Les régions méditerranéennes en très bonne place
La France, de par la diversité de son offre, reste bien placée, à la fois chez Colruyt et globalement sur le marché belge. Elle détient toujours une part prédominante de 60% du marché, malgré de belles percées réalisées par des pays comme l’Afrique du Sud et le Chili. Parmi les régions françaises, Bordeaux reste en tête mais, selon l’acheteur vins, « il se fait un peu grignoter par d’autres régions ». Au niveau national, le trio de tête se compose, dans cet ordre, de Bordeaux, du Languedoc et du Rhône. Chez Colruyt, les deux derniers sont inversés. « Nous avons toujours été de gros vendeurs de vins de la Vallée du Rhône. C’est historique, nous avons toujours eu des acheteurs qui ont fait de bonnes affaires dans cette région ». Globalement, les régions méditerranéennes se situent en très bonne place chez le distributeur numéro un pour les vins en Belgique, qui a commercialisé environ 61 millions de cols en 2014. « L’Italie est très importante chez nous et s’est développée très fortement ces dernières années. Le Portugal commence à bien progresser aussi tandis que l’Espagne représente le deuxième pays européen. Le bassin méditerranéen est donc très présent chez nous », détaille Philippe Schoovaerts. Et il n’y a pas de raison que cela change : « Les régions méditerranéennes sont toujours sur une courbe ascendante et il y a encore moyen de progresser. Ce n’est pas toujours évident, mais ils arrivent à lutter contre la concurrence du Nouveau Monde. La croissance en termes de pourcentage est peut-être moins élevée que celle d’autres pays, mais les volumes sont déjà considérables ».

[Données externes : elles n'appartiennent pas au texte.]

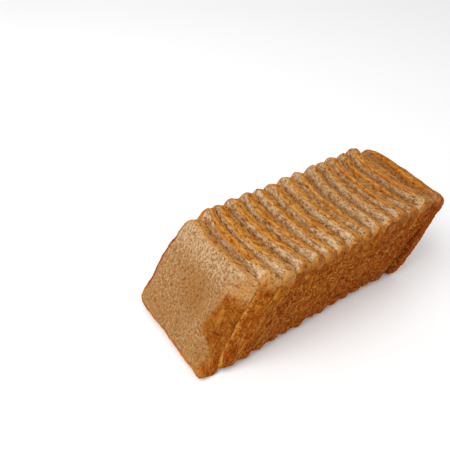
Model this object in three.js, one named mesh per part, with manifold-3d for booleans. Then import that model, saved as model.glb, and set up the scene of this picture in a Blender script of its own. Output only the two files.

La rencontre des fournisseurs à Vinisud
Autant dire qu’un salon comme Vinisud, qui se tient le mois prochain à Montpellier, joue un rôle important dans l’évolution de l’assortiment de vins chez Colruyt. « Ma présence à Vinisud tient beaucoup de la relation publique, c’est vrai, mais généralement j’y fais des affaires ou je rencontre de nouvelles personnes. Je n’ai jamais participé à Vinisud sans avoir commencé par la suite à travailler avec un nouveau fournisseur ou vigneron. J’y ai rencontré par exemple Paul Mas, une grande maison qui était très peu présente en Belgique jusqu’alors. J’ai donc une bonne opinion de ce salon ». Cela, d’autant plus que l’acheteur belge croit beaucoup au potentiel des IGP, fortement représentées dans les régions méditerranéennes. « Je remarque que les IGP sont légèrement plus faciles à vendre, peut-être que le rapport qualité-prix est un petit peu plus intéressant pour le consommateur sur les IGP que sur les AOP, dont les marges sont légèrement plus élevées », note Philippe Schoovaerts.
Le lobby anti-alcool commence à se manifester
Ce critère d’achat pourrait s’imposer davantage sur un marché où la crise, comme ailleurs, se fait toujours bien sentir. « Les chiffres Nielsen pour l’année dernière montrent que le marché belge était en légère régression. C’est bien la crise qui freine la consommation. Pour sa part, Colruyt est resté stable voire en légère progression. C’est encourageant pour nous mais, en même temps, ce ne sont plus les progressions à deux chiffres que nous connaissions il y a 5, 6 ou 7 ans ». L’impact de la crise n’est pas le seul nuage à l’horizon : « Depuis le début de cette année, le ministère de la Santé est à l’initiative d’une campagne qui fustige la consommation d’alcool. Elle dénonce une consommation quotidienne trop élevée chez les Belges, à l’instar des campagnes anti-alcool en France alors que nous étions plutôt épargnés de ce côté-là jusqu’à présent. Pour notre part, nous estimons qu’il faut éduquer les gens et non pas les culpabiliser ». Il n’empêche que le marché belge fait toujours l’objet des convoitises, non pas uniquement de la part des exportateurs de vins à travers le monde, mais également des grands distributeurs, comme en témoigne la fusion du néerlandais Ahold avec le belge Delhaize, qui devrait être finalisée cette année. Preuve, s’il en fallait, que le dynamisme est bel et bien là et qu’après la pluie, viendra le beau temps.